* PROBLEM TO WORK ON *
List all lines of the data that include the string "handed".
-- Begin MATERIAL PROVIDED --
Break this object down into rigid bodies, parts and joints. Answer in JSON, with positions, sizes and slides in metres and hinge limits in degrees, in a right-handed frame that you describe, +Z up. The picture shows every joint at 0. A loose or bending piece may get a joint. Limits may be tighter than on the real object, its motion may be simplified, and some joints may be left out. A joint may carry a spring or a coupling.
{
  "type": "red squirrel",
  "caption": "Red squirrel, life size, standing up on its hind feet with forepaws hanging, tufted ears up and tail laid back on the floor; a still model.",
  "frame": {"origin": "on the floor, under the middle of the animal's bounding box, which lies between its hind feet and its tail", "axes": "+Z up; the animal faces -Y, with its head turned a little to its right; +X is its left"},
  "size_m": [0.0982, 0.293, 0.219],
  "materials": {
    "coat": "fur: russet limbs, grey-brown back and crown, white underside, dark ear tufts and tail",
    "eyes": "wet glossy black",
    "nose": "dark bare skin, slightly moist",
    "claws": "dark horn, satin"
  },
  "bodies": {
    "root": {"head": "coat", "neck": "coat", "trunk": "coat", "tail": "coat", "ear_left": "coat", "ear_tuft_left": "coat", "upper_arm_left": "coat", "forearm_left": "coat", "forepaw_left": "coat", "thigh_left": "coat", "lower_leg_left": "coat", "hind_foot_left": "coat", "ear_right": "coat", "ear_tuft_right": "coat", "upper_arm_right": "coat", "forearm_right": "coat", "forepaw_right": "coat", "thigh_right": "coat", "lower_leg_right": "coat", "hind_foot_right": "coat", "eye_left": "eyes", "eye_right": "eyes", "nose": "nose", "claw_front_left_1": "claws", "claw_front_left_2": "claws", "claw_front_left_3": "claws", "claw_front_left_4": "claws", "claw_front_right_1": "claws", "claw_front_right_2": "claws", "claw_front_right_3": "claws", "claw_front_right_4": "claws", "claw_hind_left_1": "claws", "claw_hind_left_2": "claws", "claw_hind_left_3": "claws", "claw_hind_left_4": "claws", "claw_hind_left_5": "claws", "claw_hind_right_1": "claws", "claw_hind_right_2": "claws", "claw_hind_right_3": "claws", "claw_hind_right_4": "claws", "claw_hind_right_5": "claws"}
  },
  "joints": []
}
-- End MATERIAL PROVIDED --
-- Begin MATERIAL PROVIDED --
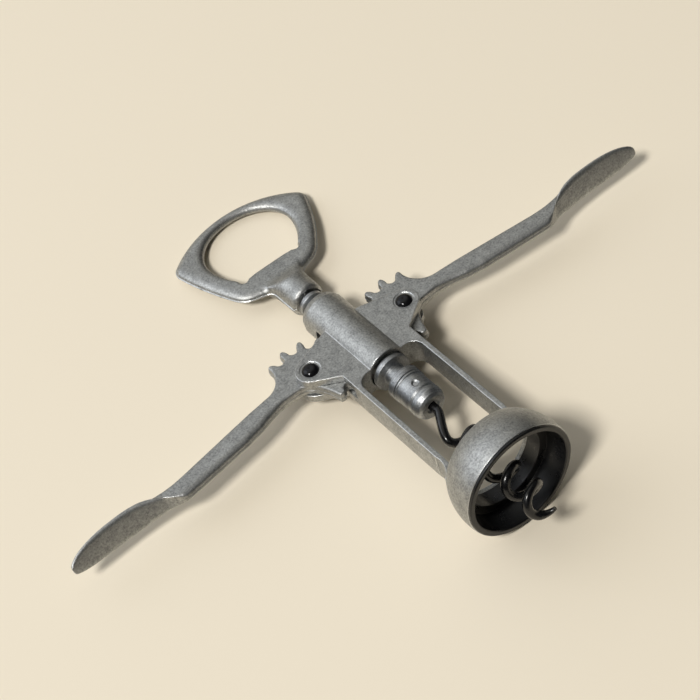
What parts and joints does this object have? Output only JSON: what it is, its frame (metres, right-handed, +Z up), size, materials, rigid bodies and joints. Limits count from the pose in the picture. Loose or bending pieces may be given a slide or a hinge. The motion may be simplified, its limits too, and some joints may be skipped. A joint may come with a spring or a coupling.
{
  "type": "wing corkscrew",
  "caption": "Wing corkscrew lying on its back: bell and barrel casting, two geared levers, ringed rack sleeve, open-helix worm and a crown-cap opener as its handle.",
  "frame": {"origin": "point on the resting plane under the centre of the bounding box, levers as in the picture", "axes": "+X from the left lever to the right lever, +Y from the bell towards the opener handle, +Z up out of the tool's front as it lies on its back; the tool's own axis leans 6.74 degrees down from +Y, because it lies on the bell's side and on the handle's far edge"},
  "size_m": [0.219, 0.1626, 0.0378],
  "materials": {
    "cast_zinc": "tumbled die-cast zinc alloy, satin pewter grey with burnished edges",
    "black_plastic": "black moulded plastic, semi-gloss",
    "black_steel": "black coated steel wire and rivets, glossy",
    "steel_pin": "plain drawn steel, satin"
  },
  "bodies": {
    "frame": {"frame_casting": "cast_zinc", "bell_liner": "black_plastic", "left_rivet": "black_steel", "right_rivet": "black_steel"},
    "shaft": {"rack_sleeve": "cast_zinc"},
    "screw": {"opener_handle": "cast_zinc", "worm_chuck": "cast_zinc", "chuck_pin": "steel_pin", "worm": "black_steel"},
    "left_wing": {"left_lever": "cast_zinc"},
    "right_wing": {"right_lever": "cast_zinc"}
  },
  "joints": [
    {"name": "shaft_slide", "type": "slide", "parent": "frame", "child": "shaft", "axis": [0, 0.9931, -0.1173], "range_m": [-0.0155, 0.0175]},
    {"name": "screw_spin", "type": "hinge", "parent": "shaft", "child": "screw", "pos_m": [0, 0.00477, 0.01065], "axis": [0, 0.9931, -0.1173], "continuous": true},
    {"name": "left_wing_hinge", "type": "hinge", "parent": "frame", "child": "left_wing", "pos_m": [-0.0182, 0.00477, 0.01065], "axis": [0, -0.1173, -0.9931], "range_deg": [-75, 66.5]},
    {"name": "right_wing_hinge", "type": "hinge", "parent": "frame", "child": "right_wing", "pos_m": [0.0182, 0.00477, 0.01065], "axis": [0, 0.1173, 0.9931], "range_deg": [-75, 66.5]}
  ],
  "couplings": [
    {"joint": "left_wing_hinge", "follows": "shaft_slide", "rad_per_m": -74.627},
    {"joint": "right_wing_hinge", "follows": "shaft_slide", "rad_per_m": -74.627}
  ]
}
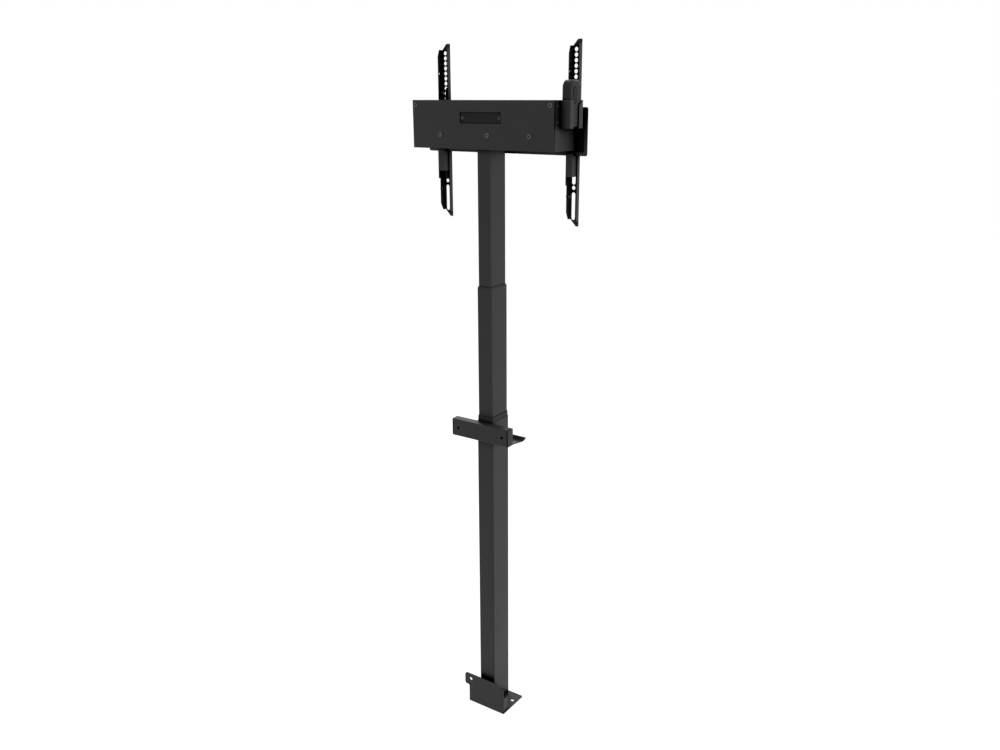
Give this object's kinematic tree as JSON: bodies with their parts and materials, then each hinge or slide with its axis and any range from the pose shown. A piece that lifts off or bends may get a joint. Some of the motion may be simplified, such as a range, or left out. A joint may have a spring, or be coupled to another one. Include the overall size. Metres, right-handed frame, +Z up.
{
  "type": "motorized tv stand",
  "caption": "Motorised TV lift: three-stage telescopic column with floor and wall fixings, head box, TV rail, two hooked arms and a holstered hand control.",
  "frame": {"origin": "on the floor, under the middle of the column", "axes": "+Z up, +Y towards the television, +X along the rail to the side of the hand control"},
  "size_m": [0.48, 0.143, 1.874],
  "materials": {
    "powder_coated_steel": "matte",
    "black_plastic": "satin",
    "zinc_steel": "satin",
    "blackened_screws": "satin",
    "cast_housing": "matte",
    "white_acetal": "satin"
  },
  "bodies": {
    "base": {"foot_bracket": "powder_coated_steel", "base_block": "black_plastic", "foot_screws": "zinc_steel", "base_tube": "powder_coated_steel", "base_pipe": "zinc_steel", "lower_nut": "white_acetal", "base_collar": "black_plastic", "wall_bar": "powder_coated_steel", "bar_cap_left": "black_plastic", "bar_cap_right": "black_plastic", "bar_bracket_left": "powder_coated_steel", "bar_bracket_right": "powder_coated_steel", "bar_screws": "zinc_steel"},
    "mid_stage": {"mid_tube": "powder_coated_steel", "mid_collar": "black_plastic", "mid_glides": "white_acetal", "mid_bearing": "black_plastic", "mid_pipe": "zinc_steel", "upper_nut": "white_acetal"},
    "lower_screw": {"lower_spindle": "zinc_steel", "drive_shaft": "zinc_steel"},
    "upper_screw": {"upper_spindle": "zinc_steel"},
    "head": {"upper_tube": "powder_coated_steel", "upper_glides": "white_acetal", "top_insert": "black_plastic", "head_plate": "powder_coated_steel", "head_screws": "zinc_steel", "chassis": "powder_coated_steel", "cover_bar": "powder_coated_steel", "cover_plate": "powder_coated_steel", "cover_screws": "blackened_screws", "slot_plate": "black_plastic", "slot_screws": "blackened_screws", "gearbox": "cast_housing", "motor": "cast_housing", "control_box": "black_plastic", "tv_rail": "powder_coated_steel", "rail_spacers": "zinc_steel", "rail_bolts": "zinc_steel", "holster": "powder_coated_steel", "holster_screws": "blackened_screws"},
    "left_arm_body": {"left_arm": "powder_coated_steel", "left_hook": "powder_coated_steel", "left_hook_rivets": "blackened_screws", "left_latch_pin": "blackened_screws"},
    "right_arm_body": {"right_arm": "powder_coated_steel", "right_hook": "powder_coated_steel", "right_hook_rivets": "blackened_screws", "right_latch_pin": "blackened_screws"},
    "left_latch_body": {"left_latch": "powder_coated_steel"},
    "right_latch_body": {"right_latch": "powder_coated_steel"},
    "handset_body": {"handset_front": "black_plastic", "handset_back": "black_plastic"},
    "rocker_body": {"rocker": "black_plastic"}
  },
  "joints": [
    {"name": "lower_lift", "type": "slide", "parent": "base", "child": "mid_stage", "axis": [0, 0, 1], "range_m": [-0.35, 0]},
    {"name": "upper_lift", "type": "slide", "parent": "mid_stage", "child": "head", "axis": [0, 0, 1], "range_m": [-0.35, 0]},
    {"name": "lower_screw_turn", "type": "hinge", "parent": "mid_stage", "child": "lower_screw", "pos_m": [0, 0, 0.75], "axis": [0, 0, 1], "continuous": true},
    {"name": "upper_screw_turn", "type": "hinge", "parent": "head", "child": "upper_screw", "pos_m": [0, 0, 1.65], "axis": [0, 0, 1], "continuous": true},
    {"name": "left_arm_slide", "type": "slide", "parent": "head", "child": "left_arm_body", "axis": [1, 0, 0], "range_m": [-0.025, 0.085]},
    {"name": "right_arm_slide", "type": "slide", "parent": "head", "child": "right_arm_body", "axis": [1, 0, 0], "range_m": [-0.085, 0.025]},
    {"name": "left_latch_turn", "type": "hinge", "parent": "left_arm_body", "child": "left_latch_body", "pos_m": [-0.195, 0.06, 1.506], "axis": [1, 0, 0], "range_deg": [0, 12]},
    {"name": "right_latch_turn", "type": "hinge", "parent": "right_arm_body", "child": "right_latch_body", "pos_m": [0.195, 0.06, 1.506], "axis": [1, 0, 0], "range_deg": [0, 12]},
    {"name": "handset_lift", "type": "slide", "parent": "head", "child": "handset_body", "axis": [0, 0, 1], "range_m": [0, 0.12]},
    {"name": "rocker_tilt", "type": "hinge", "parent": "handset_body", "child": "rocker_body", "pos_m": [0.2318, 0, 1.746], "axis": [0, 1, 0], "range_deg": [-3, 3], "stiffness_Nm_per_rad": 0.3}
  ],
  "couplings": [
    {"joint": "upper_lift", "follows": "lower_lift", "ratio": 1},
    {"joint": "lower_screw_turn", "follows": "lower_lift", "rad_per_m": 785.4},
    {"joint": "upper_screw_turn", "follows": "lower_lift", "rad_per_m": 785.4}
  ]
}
-- End MATERIAL PROVIDED --
-- Begin MATERIAL PROVIDED --
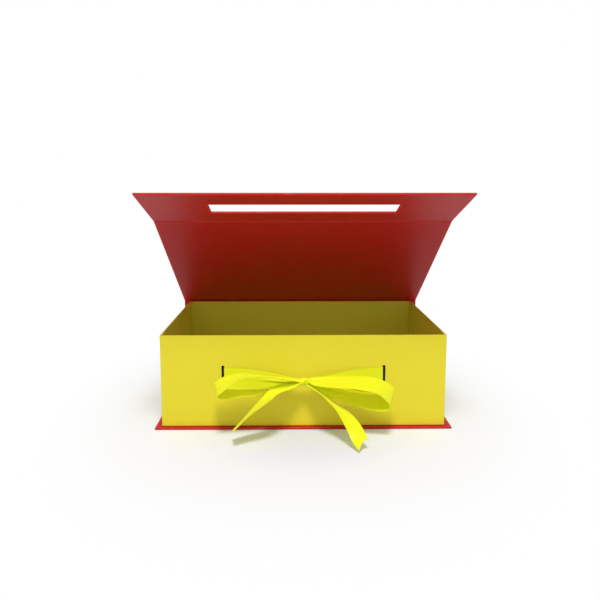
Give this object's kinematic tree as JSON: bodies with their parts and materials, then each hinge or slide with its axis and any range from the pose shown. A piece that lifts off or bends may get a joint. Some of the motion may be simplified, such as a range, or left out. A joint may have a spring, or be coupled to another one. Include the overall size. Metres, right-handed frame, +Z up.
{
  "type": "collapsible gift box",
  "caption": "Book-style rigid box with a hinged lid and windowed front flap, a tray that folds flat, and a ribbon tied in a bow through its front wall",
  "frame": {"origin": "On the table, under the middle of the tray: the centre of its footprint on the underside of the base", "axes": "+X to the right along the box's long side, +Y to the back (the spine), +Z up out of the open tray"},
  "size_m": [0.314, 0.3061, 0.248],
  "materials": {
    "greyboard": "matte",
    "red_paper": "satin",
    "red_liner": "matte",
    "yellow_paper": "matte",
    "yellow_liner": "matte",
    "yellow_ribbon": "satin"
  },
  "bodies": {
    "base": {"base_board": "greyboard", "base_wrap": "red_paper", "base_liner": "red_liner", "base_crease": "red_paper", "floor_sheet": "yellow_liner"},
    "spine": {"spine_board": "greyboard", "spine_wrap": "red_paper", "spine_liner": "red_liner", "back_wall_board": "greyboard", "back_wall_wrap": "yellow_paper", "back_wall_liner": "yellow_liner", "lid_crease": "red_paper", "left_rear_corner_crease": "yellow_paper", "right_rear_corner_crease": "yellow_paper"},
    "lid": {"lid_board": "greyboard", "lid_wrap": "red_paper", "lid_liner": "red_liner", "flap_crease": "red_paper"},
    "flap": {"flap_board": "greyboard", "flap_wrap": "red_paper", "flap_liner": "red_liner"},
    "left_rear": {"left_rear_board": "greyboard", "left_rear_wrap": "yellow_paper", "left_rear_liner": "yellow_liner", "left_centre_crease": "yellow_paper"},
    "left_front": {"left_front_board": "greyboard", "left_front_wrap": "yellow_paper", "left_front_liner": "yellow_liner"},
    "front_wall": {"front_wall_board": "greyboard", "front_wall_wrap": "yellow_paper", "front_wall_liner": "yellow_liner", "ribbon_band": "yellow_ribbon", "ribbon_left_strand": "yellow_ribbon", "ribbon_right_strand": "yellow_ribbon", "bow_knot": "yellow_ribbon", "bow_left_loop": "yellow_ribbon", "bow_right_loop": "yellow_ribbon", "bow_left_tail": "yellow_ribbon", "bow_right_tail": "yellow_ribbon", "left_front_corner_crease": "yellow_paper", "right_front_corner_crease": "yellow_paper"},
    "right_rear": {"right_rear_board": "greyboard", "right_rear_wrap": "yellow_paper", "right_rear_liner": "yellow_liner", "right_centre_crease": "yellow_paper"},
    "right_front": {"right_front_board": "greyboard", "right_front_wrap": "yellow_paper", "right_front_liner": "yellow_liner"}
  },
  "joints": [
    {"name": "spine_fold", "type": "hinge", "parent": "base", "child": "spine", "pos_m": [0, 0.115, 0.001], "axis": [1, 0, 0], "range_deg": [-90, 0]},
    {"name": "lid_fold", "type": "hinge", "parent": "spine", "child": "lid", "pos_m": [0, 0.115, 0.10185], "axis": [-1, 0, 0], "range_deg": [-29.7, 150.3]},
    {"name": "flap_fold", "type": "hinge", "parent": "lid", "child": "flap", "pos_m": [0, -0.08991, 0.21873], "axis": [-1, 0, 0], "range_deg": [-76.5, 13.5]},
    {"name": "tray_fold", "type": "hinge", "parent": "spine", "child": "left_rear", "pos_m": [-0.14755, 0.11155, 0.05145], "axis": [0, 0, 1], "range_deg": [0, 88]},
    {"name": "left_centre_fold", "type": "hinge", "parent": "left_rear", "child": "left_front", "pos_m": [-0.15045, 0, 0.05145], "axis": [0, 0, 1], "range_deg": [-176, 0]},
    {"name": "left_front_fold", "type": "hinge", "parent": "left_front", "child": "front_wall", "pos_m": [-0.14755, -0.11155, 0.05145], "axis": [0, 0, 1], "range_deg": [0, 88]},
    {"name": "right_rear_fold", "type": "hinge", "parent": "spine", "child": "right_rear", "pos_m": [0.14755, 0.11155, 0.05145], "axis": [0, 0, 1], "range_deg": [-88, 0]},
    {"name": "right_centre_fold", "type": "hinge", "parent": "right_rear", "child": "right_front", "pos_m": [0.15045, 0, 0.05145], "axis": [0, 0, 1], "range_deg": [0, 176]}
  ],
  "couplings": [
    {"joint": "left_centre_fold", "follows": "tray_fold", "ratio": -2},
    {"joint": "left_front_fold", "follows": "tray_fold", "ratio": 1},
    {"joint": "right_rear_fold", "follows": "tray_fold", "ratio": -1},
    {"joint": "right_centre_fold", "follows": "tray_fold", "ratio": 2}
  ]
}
-- End MATERIAL PROVIDED --
* SOLUTION BELOW *
Break this object down into rigid bodies, parts and joints. Answer in JSON, with positions, sizes and slides in metres and hinge limits in degrees, in a right-handed frame that you describe, +Z up. The picture shows every joint at 0. A loose or bending piece may get a joint. Limits may be tighter than on the real object, its motion may be simplified, and some joints may be left out. A joint may carry a spring or a coupling.
What parts and joints does this object have? Output only JSON: what it is, its frame (metres, right-handed, +Z up), size, materials, rigid bodies and joints. Limits count from the pose in the picture. Loose or bending pieces may be given a slide or a hinge. The motion may be simplified, its limits too, and some joints may be skipped. A joint may come with a spring or a coupling.
Give this object's kinematic tree as JSON: bodies with their parts and materials, then each hinge or slide with its axis and any range from the pose shown. A piece that lifts off or bends may get a joint. Some of the motion may be simplified, such as a range, or left out. A joint may have a spring, or be coupled to another one. Include the overall size. Metres, right-handed frame, +Z up.
Give this object's kinematic tree as JSON: bodies with their parts and materials, then each hinge or slide with its axis and any range from the pose shown. A piece that lifts off or bends may get a joint. Some of the motion may be simplified, such as a range, or left out. A joint may have a spring, or be coupled to another one. Include the overall size. Metres, right-handed frame, +Z up.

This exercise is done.